To summarize, a justice-focused approach tends to emphasize the legal, rights- or justice-based aspects of a situation whereas a benevolence-approach emphasizes the humaneness of such situations. We assert that the proposed framework significantly extends our understanding of many present day, sociomoral debates by identifying the justice-focused versus benevolence-focused basis of proponents on each side. However, we further assert that a benevolence-focused approach provides a strong basis for ascertaining the moral strength of actions and behaviors relative to a justice-focused approach. We further argue that sentiment traits (such as sympathy) generally better predict compassion-based moral behaviors whereas thought traits (such as moral reasoning) better predict justice-based moral actions. In the next section, we elaborate further on this assertion and apply this framework to understanding prosocial behaviors—including altruistic behaviors.

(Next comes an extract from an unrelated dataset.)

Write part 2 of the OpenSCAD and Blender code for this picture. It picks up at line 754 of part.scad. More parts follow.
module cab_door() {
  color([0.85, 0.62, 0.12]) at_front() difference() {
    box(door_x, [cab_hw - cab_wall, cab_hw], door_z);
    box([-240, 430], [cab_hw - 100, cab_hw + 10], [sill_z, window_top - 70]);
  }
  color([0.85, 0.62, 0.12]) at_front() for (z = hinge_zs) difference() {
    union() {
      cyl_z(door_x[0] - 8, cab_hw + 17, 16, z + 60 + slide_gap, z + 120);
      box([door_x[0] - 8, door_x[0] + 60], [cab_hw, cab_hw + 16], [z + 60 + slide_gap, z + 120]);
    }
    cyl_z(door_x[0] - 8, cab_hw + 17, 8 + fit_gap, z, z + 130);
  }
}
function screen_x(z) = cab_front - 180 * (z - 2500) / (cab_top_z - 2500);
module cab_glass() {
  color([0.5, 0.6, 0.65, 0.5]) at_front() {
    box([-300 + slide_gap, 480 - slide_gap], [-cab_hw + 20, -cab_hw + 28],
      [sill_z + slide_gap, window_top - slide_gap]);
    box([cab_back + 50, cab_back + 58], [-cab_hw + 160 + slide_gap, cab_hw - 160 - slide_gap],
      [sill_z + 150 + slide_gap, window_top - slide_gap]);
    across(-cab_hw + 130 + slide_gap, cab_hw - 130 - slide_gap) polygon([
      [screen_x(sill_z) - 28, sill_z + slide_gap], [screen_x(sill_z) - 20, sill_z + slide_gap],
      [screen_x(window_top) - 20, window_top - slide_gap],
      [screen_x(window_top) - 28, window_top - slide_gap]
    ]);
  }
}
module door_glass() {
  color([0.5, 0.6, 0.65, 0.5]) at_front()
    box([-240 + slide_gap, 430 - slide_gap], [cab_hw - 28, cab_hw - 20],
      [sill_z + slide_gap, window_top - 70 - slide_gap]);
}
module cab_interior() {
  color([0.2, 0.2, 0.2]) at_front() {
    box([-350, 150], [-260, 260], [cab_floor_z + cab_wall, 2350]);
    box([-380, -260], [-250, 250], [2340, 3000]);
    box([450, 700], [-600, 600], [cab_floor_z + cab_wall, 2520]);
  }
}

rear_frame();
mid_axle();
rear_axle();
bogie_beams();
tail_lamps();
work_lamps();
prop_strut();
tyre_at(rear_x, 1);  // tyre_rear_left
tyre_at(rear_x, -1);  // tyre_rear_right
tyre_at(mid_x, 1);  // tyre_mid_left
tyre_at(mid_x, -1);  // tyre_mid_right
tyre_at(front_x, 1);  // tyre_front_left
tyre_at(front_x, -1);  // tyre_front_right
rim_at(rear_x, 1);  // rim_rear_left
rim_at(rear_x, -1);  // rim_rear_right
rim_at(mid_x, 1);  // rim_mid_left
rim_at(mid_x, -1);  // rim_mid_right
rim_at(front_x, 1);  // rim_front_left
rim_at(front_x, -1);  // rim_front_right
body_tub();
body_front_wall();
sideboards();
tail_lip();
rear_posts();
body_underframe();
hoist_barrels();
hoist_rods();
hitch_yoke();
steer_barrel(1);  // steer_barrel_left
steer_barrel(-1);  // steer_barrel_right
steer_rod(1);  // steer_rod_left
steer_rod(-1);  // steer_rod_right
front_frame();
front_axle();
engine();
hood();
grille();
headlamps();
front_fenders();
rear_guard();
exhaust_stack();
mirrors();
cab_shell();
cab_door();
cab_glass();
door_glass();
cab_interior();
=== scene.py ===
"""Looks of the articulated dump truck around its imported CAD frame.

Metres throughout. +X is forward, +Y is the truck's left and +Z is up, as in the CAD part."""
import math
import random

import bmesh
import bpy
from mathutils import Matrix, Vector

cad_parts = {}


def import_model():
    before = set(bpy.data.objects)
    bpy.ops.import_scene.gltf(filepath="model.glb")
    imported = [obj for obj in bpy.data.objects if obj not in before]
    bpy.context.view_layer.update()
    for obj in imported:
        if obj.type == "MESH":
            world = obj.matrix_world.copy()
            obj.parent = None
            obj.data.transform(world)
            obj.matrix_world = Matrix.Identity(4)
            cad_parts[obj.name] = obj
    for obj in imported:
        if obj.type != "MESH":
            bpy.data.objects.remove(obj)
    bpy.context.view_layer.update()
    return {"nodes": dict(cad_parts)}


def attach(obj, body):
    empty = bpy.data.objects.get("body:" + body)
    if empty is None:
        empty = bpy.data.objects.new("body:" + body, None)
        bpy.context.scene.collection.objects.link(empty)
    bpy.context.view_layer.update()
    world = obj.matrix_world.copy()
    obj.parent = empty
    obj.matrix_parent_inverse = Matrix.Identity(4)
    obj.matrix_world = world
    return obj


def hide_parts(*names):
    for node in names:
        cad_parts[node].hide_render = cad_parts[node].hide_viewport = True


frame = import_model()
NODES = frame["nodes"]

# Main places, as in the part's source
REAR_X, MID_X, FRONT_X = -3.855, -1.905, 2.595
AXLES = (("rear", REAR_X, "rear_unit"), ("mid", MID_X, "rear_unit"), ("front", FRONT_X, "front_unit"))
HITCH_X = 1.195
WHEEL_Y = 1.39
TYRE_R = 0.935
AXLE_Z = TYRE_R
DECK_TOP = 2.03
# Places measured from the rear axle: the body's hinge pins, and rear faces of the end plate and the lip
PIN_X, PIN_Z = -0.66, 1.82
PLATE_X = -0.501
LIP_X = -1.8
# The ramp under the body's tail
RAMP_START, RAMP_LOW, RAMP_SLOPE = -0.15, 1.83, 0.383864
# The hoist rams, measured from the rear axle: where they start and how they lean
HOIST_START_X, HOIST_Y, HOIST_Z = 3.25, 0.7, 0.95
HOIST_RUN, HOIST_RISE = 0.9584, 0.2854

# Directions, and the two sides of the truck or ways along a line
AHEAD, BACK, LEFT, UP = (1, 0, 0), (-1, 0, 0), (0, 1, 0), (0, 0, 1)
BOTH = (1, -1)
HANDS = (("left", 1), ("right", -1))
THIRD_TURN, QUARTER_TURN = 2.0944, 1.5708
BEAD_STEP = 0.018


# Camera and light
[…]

Prosocial Behaviors as Moral Behaviors
Although the questions about the nature of human morality continue to be the center of much debate, one area of research that informs this debate is research on prosocial behaviors. Prosocial behaviors (i.e., actions that benefit others) encompass a wide array of behaviors. Many such actions are not morally-based but rather correspond more accurately as actions that may be motivated by a desire to conform to social norms or to personal prudence. For example, holding the door open for a stranger may be motivated by the desire to conform to societal norms and does not necessarily require strongly internalized principles or sympathy responding. Similarly, sharing one’s toys with another person could be motivated by pragmatic concerns, such as a desire to gain that other person’s approval or praise. On the other hand, some prosocial behaviors may be motivated by strong internalized principles of good and bad, or by a strong compassionate response to the needs or circumstances of others. In such cases, the motive to help others is not primarily moved by a self-enhancement or expectation of reward. Under these circumstances, the helper’s focus is on meeting the needs of the person in need. These actions are referred to as altruistic prosocial behaviors (Carlo, 2006; Eisenberg et al., 2006; Staub, 1978). In summary, we define altruistic prosocial behaviors as voluntary (not forced) actions that are intended to primarily benefit others and occur without expectation of self-reward (psychological or material) and a cost to the self.

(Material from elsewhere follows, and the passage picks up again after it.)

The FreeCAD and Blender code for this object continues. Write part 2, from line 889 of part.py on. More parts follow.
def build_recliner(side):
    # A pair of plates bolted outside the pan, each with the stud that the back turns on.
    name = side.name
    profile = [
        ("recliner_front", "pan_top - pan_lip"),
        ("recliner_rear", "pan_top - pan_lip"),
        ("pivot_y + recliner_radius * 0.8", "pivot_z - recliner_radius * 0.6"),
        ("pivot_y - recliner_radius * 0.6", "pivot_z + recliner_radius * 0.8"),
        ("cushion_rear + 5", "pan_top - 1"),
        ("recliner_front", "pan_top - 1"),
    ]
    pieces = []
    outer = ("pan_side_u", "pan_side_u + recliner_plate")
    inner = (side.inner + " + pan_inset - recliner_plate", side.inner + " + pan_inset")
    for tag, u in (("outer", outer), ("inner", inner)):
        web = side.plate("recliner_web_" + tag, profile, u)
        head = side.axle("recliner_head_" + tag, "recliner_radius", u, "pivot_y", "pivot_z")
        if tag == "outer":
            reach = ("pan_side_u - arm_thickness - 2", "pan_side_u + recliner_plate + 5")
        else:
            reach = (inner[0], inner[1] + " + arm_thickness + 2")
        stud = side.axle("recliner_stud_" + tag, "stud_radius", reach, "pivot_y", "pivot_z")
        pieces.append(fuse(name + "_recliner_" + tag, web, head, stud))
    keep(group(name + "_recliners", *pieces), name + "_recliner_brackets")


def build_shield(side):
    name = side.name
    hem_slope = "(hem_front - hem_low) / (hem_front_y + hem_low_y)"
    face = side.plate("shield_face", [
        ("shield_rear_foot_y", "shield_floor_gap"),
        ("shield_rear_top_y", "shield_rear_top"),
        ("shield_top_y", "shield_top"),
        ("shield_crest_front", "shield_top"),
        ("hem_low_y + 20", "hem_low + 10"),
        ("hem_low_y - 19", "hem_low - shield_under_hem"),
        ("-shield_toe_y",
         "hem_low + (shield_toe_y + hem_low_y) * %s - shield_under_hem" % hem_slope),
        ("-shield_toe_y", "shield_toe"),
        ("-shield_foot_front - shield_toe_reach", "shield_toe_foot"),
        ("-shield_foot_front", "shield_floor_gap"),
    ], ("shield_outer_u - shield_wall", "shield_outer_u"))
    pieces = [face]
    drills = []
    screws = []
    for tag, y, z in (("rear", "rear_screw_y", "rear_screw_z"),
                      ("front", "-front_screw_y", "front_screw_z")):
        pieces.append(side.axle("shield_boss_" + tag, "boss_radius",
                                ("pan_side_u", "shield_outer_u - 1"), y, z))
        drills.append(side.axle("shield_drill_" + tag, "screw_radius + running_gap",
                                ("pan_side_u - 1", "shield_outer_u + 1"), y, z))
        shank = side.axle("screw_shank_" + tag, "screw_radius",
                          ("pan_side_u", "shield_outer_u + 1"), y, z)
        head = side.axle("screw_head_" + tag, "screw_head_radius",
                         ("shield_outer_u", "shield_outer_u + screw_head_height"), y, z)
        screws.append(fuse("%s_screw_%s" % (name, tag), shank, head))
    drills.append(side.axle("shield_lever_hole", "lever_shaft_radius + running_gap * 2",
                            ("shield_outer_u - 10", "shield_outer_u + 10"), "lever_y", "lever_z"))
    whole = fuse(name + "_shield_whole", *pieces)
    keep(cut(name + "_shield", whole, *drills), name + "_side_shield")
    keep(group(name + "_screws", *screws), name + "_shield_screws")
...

Interest in altruistic actions is great. Scholars have long debated the existence of altruistic behaviors. Not only is there debate surrounding the notion of whether such actions exist, there are many challenges to measuring and the complex characteristics of such behaviors. The present essay will surely not resolve this long-standing debate. Indeed, if anything, this essay will likely spark greater debate. Suffice to say, I assume that such actions occur, can be measured, and propose that the elements of such actions can be identified. I will shortly review some of this work from on our own lab. However, before I review the empirical work, I summarize a conceptual distinction that could significantly advance the scholarship in this field.
Justice-Based versus Compassion-Based Moral Behaviors
Social scientists who advocate the notion of prosocial behaviors (including altruistic behaviors) have identified three basic motives for such actions (Eisenberg et al., 2006; Staub, 2005). First, altruistic behaviors can be motivated by strongly internalized principles or mores that advocate for the consideration and needs of others. Such circumstances may include the belief that human suffering should never be allowed or that all humans should be treated fairly and justly. Examples of these may include the person who deems it worthy to treat people who suffer from HIV/AIDS or the individual who devotes themselves to fight against human trafficking. Their primary motive for engaging in actions to redress these issues may be thoughtful and carefully considered or it may not be explicitly articulated but they strongly endorse these beliefs or values. I refer to these circumstances as justice-based altruistic moral actions.
A second identified motive for altruistic behaviors is sympathy or compassion. Similar to the examples provided above, these individuals are motivated to help others in need for the primary benefit of the persons in need rather than for personal gain. However, rather than being moved primarily by principles or values, these individuals are more moved by emotional or affective processes namely, sympathy or compassion. These individuals may be particularly prone to emotionally-evocative situations or in dire, emergency situations—these conditions may trigger sympathetic responding. The goal of the resulting action, then, is to relieve the distress of the person(s) in need. These behaviors are hereafter referred to as compassion-based altruistic moral actions.
The third motive is a combination of both internalized principles and sympathy. Indeed, several scholars have noted that in many cases, it is likely that both internalized principles and sympathy play roles though one process may be somewhat muted or overwhelmed by the other process at any given point in time or in specific situations. For example, certain altruistic acts may be conducted under circumstances that require much reasoning and thinking about abstract moral issues (e.g., whether to vote for a law that provides better access to health care services for low-SES families). In contrast, whether one should donate one’s kidney for a family member in need requires emotional sensitivity (i.e., sympathy) as well as moral reasoning about the cost and benefits/consequences of that action. Finally, if one sees a person fall and start bleeding, an emergency response to attempt to stop the bleeding does not require much moral reasoning. These examples suggest that benevolence and justice motives and traits can coexist but that the relevance of one process versus the other depends in part upon the characteristics of the situation.